The project has developed a methodology that combines quantitative and qualitative approaches. We have attempted to do this in a different way from other examples of mixed methods in the fields of history and sociology of science. In our project, neither the quantitative, nor the qualitative evidence take precedence over the other. We address both the quantitative and qualitative data as corpuses of evidence that co-constitute each other: without the qualitative information provided by interviews and archival research we would not have been able to interpret our quantitative data and, conversely, without a large quantitative dataset our investigation would have been restricted to a subset of already available qualitative evidence. Our interdisciplinary team formed by historians and social scientists whose expertise range from bibliometrics to Science and Technology Studies has been crucial for the design of this approach. With it, we seek to avoid two unwanted extreme positions: approaching the quantitative data as a superior form of evidence or using it only to justify a number of pre-conceived qualitative ideas.

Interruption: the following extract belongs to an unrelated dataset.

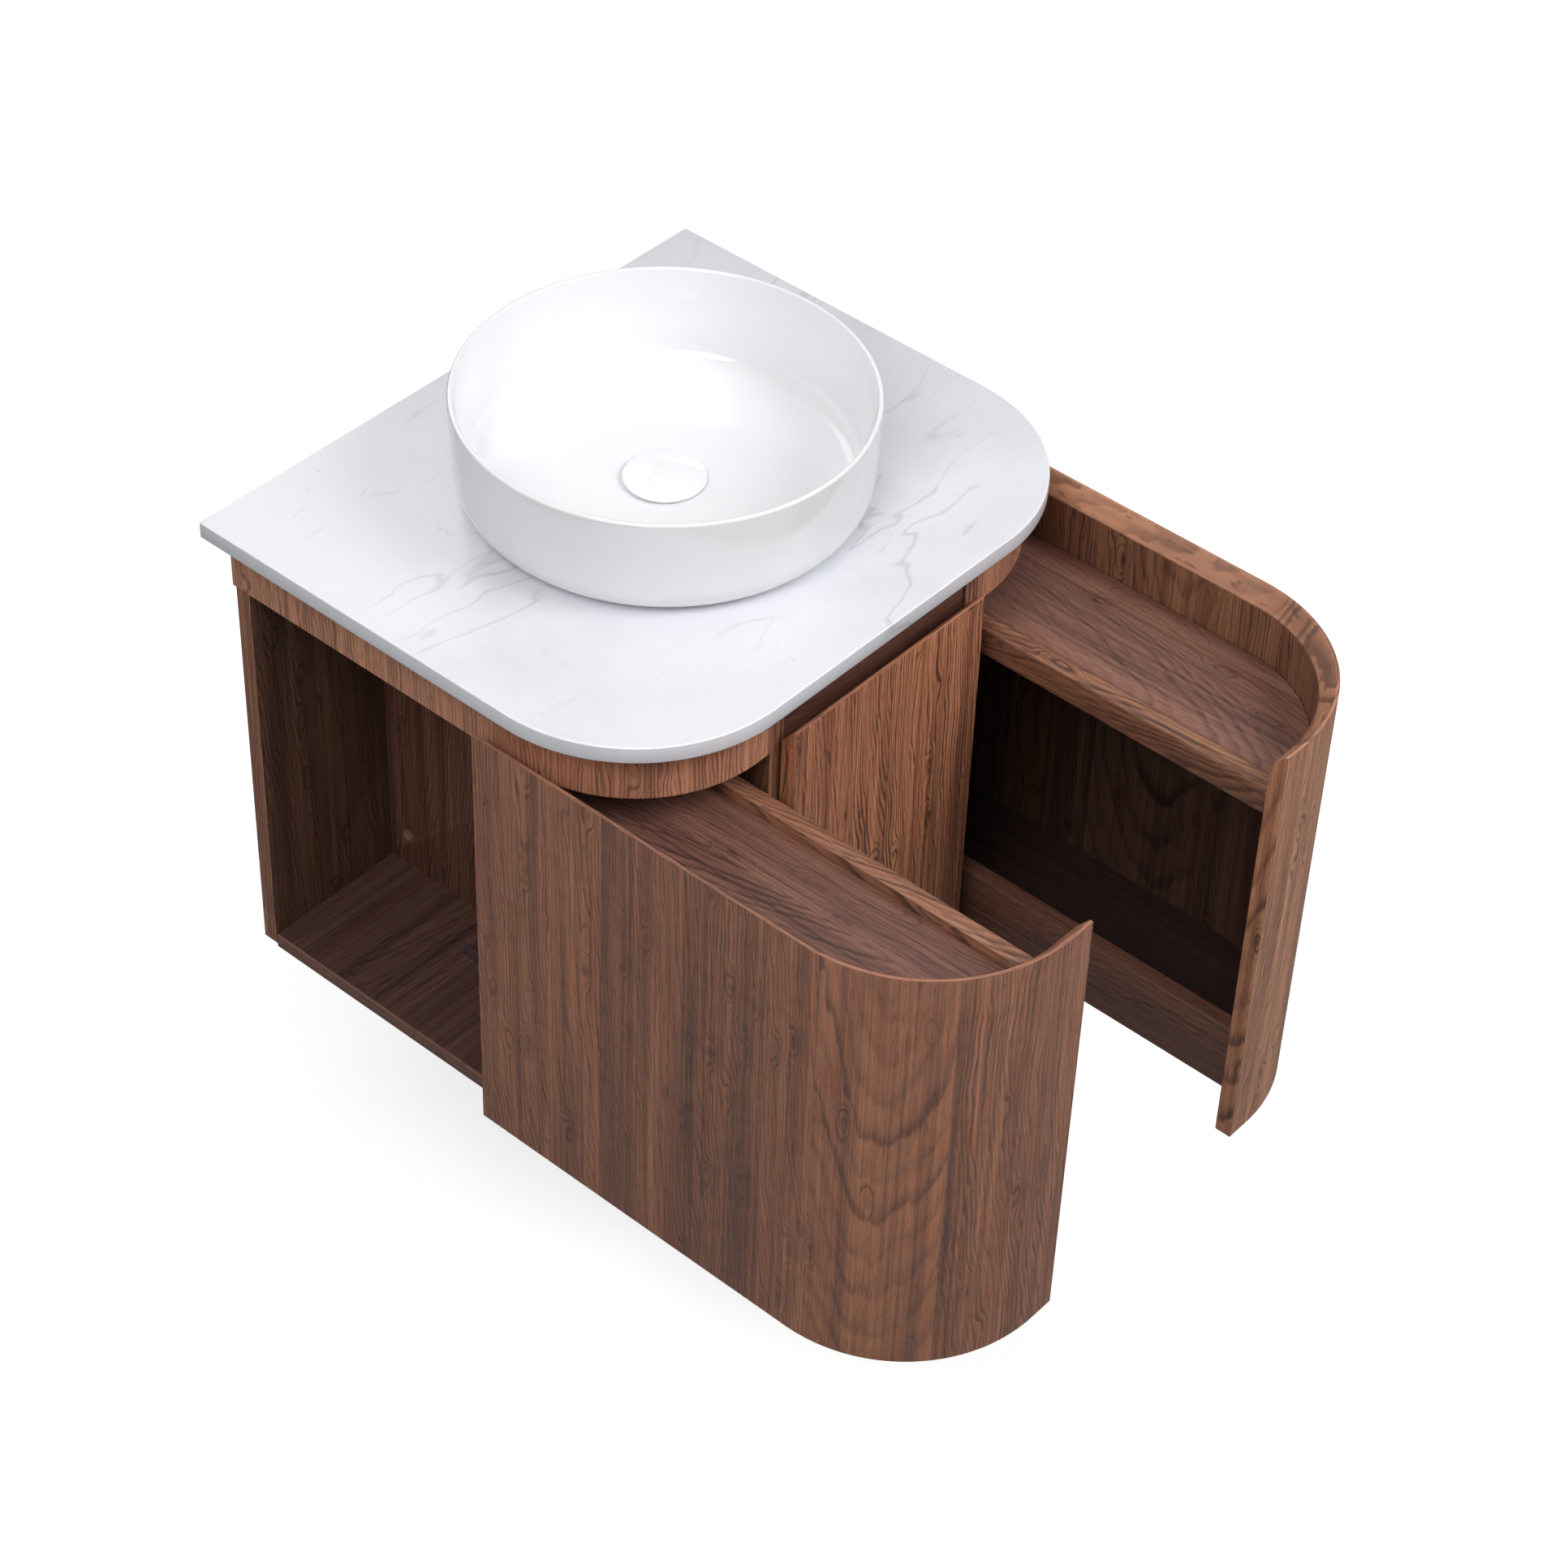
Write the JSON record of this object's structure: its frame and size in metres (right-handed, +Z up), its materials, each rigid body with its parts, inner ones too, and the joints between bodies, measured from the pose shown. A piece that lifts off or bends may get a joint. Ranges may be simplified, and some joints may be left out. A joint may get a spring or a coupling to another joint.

This interdisciplinary, mixed methods approach has enabled us to find hidden actors and connections in the history of genomics, thus overcoming a too narrow focus on the Human Genome Project or other high profile case studies. The DNA sequencing practices that our hidden actors mobilised may help current policies aimed at improving the medical and agricultural translation of genomic data. Our project is showing that translation is an essentially local activity in which the specific context and the end user should be carefully taken into account. This seems somehow at odds with high-throughput sequencing technologies, and more aligned with the smaller-scale, goal-oriented strategies that proliferated in the early-to-mid 1990s and our project is making visible again.
Our objectives until the end of the project are:
a) To write a monograph provisionally entitled A History of Genomics across Species and Projects, to be submitted to Palgrave Macmillan in June 2021. The proposal has already been accepted by the publisher and the resulting monograph will gather the main conclusions of our investigation on the history of yeast, human and pig genomics.
b) To publish a special journal issue in Historical Studies in the Natural Sciences. The constitutive five articles describing our methodology and its application to the study of the history of yeast, human and pig genomics were submitted for peer review in December 2019.
c) To finalise a number of stand-alone articles on different aspects of yeast, human and pig genomics that have been submitted to different journals in the fields of history of science, and Science and Technology Studies.
d) To write and submit a follow-up funding application, and transform the project’s Research Fellow into an independent scholar.